Entries with parts and joints:
•••••

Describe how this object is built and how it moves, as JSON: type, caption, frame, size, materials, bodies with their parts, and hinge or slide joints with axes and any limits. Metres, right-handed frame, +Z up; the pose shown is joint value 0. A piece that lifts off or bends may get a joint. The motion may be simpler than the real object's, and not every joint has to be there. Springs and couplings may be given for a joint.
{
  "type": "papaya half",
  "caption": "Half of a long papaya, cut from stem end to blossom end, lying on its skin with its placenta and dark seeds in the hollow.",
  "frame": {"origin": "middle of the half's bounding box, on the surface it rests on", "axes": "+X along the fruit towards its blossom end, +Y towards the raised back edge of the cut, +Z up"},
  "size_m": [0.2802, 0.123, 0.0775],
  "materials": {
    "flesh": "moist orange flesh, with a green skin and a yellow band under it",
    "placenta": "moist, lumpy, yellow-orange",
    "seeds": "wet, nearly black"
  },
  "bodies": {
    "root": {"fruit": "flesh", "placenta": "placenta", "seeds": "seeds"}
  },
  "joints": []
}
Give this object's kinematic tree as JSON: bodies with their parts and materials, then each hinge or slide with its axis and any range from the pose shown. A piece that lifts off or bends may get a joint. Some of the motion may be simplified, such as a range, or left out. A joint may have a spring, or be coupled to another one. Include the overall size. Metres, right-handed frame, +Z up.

•••••

▶ [Problem statement]: Pull out each record as written and restate it exactly.

▶ [Worked answer]:
Describe how this object is built and how it moves, as JSON: type, caption, frame, size, materials, bodies with their parts, and hinge or slide joints with axes and any limits. Metres, right-handed frame, +Z up; the pose shown is joint value 0. A piece that lifts off or bends may get a joint. The motion may be simpler than the real object's, and not every joint has to be there. Springs and couplings may be given for a joint.
{
  "type": "papaya half",
  "caption": "Half of a long papaya, cut from stem end to blossom end, lying on its skin with its placenta and dark seeds in the hollow.",
  "frame": {"origin": "middle of the half's bounding box, on the surface it rests on", "axes": "+X along the fruit towards its blossom end, +Y towards the raised back edge of the cut, +Z up"},
  "size_m": [0.2802, 0.123, 0.0775],
  "materials": {
    "flesh": "moist orange flesh, with a green skin and a yellow band under it",
    "placenta": "moist, lumpy, yellow-orange",
    "seeds": "wet, nearly black"
  },
  "bodies": {
    "root": {"fruit": "flesh", "placenta": "placenta", "seeds": "seeds"}
  },
  "joints": []
}
Give this object's kinematic tree as JSON: bodies with their parts and materials, then each hinge or slide with its axis and any range from the pose shown. A piece that lifts off or bends may get a joint. Some of the motion may be simplified, such as a range, or left out. A joint may have a spring, or be coupled to another one. Include the overall size. Metres, right-handed frame, +Z up.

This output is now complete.